It Starts with the Chef
Traditional culinary training equips budding chefs with a basic-to-good understanding of wine, but beer is rarely part of the curriculum. Never the less, a number of celebrity chefs have reputations as “good beer guys,” according to Wendy Littlefield, co-founder of Belgian beer distributor Vanberg and deWulf. She cites Rick Moonen, Emeril Lagasse, and Charlie Trotter as examples of chefs who appreciate—although they may not sell—beer.
And she notes a natural appeal beer has for professionals: “Most chefs don’t drink wine at the end of the night: it’s too heavy. They drink beer.”
When a chef takes the lead in bringing great beer to the customers, the public notices.
Greg Higgins makes every beer expert’s list of beer-savvy chefs. Higgins Restaurant in Portland, OR, is nationally known for promoting fine local beers and Belgian ales along with its fresh, Northwest cuisine.

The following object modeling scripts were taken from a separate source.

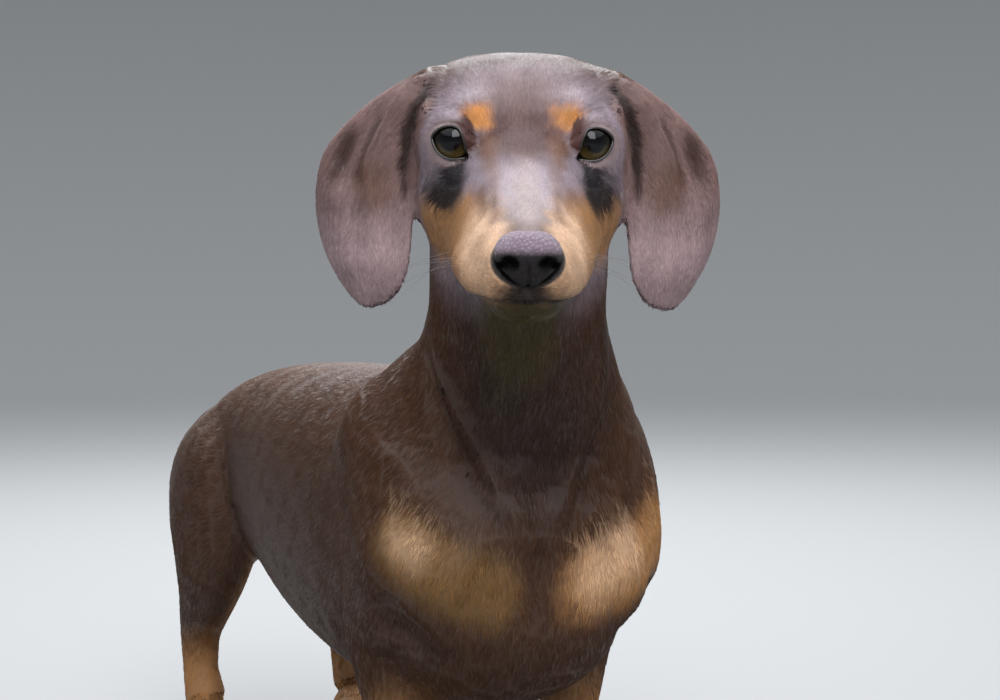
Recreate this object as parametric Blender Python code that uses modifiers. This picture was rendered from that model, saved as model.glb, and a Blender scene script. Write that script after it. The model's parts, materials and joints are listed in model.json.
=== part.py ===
"""A smooth-haired miniature dachshund, life size, standing on four paws with its head up and turned to its right.

Metres, +Z up. The dog faces -Y and its left side is +X. The origin is under the middle of the model, on the floor.
The body is drawn in units of U, which is one millimetre for a dog of 184 mm at the withers.
"""

import math

import bmesh
import bpy
import numpy as np
from mathutils import Euler, Matrix, Vector

# Driving dimensions, in metres.
WITHERS_HEIGHT = 0.184
HEAD_PLACE = (-0.0155, -0.056, 0.2545)
HEAD_SIZE = 1.07
HEAD_TURN = math.radians(-27)
HEAD_NOD = math.radians(16.5)
HEAD_TILT = math.radians(0.7)
GAP = 0.0003
SLIVER = 0.00003
BODY_VOXEL = 0.003
SKIN_VOXEL = 0.0024
SKIN_TRIANGLES = 5800

U = WITHERS_HEIGHT / 184
RING = 40
STEPS = 5
SIDES = {"left": 1, "right": -1}

# Rows of the drawing are in U. Trunk: y, top, bottom, half width.
TRUNK = (
    (-54, 128, 106, 14),
    (-49, 144, 86, 32),
    (-36, 160, 68, 46),
    (-15, 175, 58, 53),
    (10, 183, 54, 56),
    (40, 184, 53, 56),
    (75, 182, 57, 55),
    (110, 181, 64, 52),
    (145, 180, 75, 47),
    (178, 177, 84, 43),
    (208, 171, 90, 41),
    (232, 159, 97, 35),
    (248, 146, 106, 24),
    (255, 135, 116, 10),
)

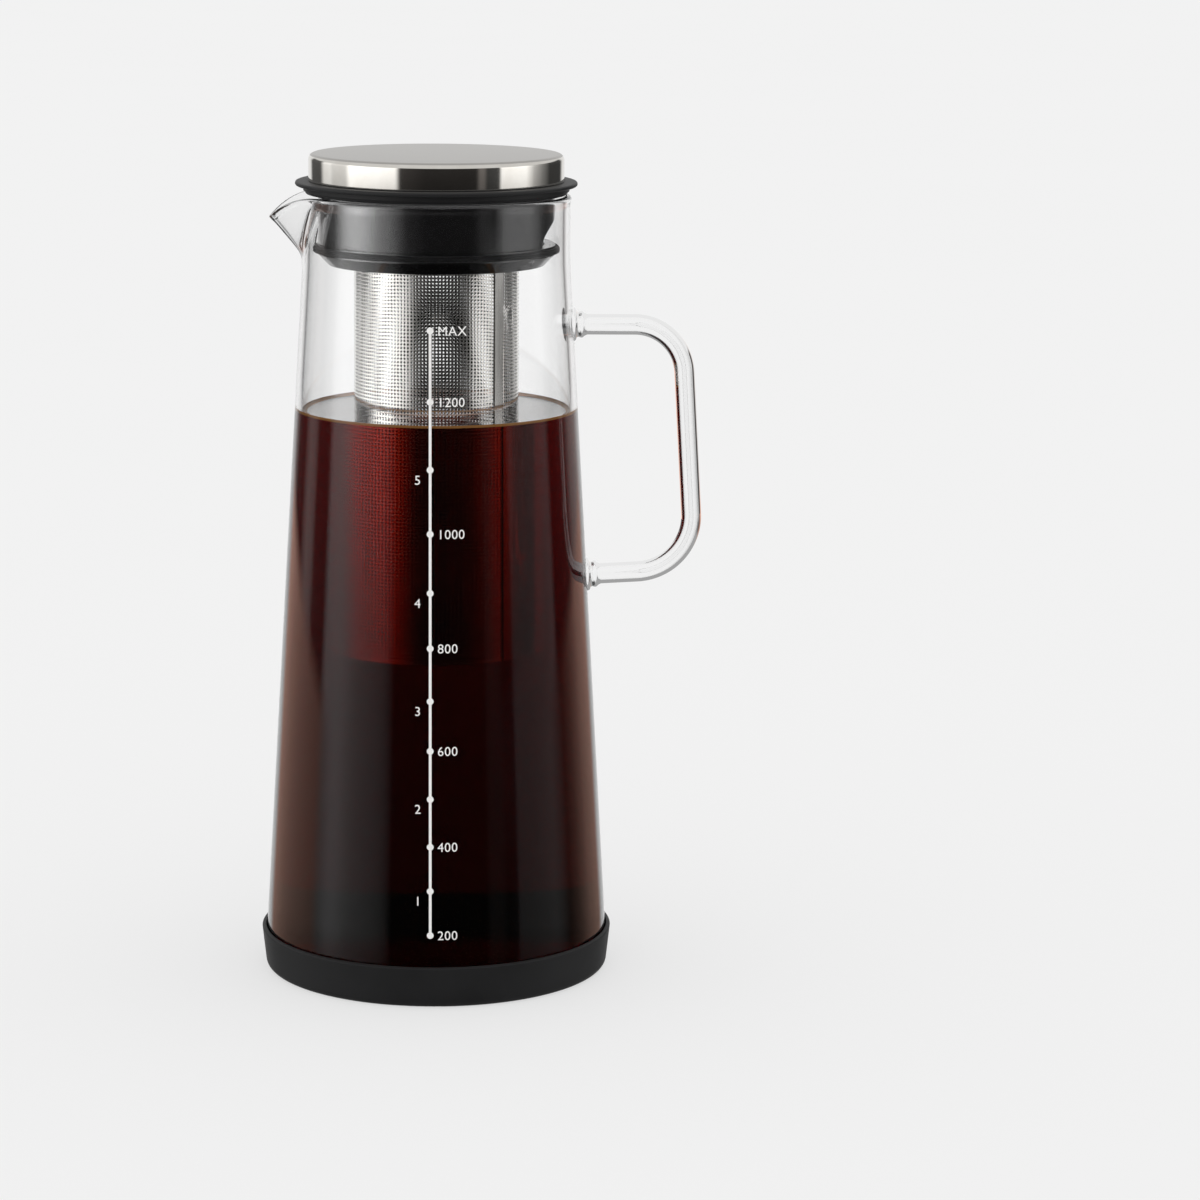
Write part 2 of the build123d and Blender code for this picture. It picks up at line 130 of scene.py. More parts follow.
class CoffeeSettings(bpy.types.PropertyGroup):
    """Level and strength of the brew."""

    level: length("Level", "Height of the surface above the table", 171.0)
    meniscus: length("Meniscus", "How far the brew climbs the glass", 1.0)
    overlap: length("Overlap", "How far the brew's mesh reaches into the glass", 0.12)
    strength: bpy.props.FloatProperty(
        name="Strength", description="Absorption of the brew per metre", default=175.0, min=0.0,
    )


class ScaleSettings(bpy.types.PropertyGroup):
    """Sizes of the printed volume scale."""

    offset: length("Offset", "From the middle of the front to the line, to the left", 1.85)
    line: length("Line width", "Width of the upright line", 0.8)
    dot: length("Dot radius", "Radius of a mark", 1.0)
    text: length("Figure height", "Height of the figures", 3.85)
    film: length("Film", "Thickness of the print", 0.04)


class FilterSettings(bpy.types.PropertyGroup):
    """Perforation of the filter tube."""

    pitch: length("Hole pitch", "Distance between the holes' centres", 1.06)
    hole: length("Hole radius", "Radius of one hole", 0.36)
    margin: length("Plain margin", "Plain sheet at the tube's ends", 1.2)


class CapSettings(bpy.types.PropertyGroup):
    """Sizes of the pressed steel cap."""

    edge: length("Edge", "Radius of the upper edge", 1.8)
    sheet: length("Sheet", "Thickness of the steel", 0.7)
    hem: length("Hem", "Radius of the lower edge", 0.3)


class FlangeSettings(bpy.types.PropertyGroup):
    """Sizes of the lid's moulding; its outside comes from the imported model."""

    edge: length("Edge", "Thickness at the thin outer edge", 1.3)
    step: length("Step", "Radius of the thicker ring that holds the gasket", 39.5)
    boss: length("Boss", "Outside radius of the ring that carries the cap", 33.4)
    boss_rise: length("Boss height", "How far that ring stands up", 4.2)
    boss_wall: length("Boss wall", "Thickness of that ring", 1.8)
    deck: length("Deck", "Thickness of the disc over the plug", 1.6)
    ring: length("Neck ring", "Outside radius of the ring that the plug is pressed on", 33.15)
    ring_drop: length("Neck ring length", "How far that ring reaches down", 1.2)
    ring_wall: length("Neck ring wall", "Thickness of that ring", 1.5)
    groove_in: length("Groove, inside", "Inner radius of the gasket's groove", 35.8)
    groove_out: length("Groove, outside", "Outer radius of the gasket's groove", 39.0)
    groove: length("Groove depth", "Depth of that groove", 0.8)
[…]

Beer dean and Portland resident Fred Eckhardt traces the origin of a well-known beer concoction: “Greg Higgins invented the stout float I have gotten so much mileage from.” At the restaurant, Eckhardt says, “He simply promotes Belgian and other wonderful beer imports, plus local and nationally known craft beers, and has an excellent draft beer list.”
Higgins’ sommelier Warren Steenson is equally enthuaiastic: “Greg Higgins is one of the most knowledgeable chefs I know. His love of edibles and drinkables is unlimited, and that includes beer. People don’t want a Bud and a steak; they are looking for true pairings of beer and food.
With over 125 beers on offer, it’s difficult to single out favorites. “It’s the little guys I really appreciate,” says Steenson. “Their beers might offend people who aren’t ready to get their feet wet, but these are wonderful beers, worth taking a chance on.”